Para Rousseau, a razão política está em crise. Na cidade não existe o cidadão. Foi anulado, nulificado, sem "costumes e virtudes". O comércio, o dinheiro e poder são valores humanos para uma minoria e a maioria excluída, à margem da sociedade, sem esses bens econômicos. Sem viver. Sem direitos.

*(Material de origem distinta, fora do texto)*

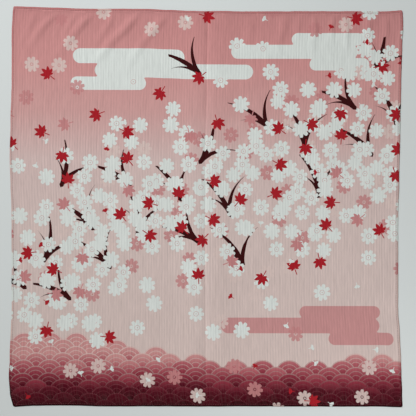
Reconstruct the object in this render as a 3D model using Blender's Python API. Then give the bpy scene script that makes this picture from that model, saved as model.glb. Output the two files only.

Para esse pensador, a mesma razão moderna foi diluída. Virou pó, em crise cultural. Péssima e inútil produção científica. Cultura envergonhada pelos letrados ociosos, perniciosos ao Estado. Chusma de escritores obscuros que, em pura perda, "devoram a substância do Estado" [7]. E indaga: "Que é a filosofia? Qual o conteúdo das obras dos filósofos mais conhecidos? Quais são as lições desses amigos da sabedoria? " [8] Cada um grita em praça pública: "Vinde a mim. Só eu não engano." Eu sou de Voltaire. Eu sigo Bobespierre. E a sociedade distante, sem resposta para seus problemas. A filosofia é desafiada. Rousseau buscou sua fundamentação e a encontrou. Pensou seu tempo, sua história.




Notas

1. Vários pensadores atuais entram nesta discussão. Ver Manfredo Araújo de Oliveira, A Filosofia na Crise da Modernidade, Ed. Loylola: São Paulo, 1998. Adauto Novaes (org.), A Crise da Razão, Companhias das Letras: São Paulo, 1996.____________ , Ética, Companhia das Letras: São Paulo, 1992.
2. Essas idéias iluministas constituem objeto do projeto de pesquisa Princípios do Direito Civil: Sociedade Civil Segundo Jean-Jacques Rousseau, dentro do Programa de Bolsas de Iniciação Científica/UNICAP, para os alunos Tiago de Melo Correia e Ângela Celi Leite Valdivino, orientados pelo Prof. Dr. Francisco Antônio de Andrade Filho.
3. Rousseau, J.-J. Discurso Sobre as Ciências e as Artes, Nova Cultural: São Paulo, 1987, P. 137.
4. ____________. Discurso Sobre a Origem das Desigualdades entre os Homens, Nova Cultural: São Paulo, 1987, p. 7.
5. idem, Discurso Sobre as Ciências..., p. 137.
6. op. cit. p. 148.
7. id. ib.
8. cit. 153



* texto publicado neste site originalmente em 1999.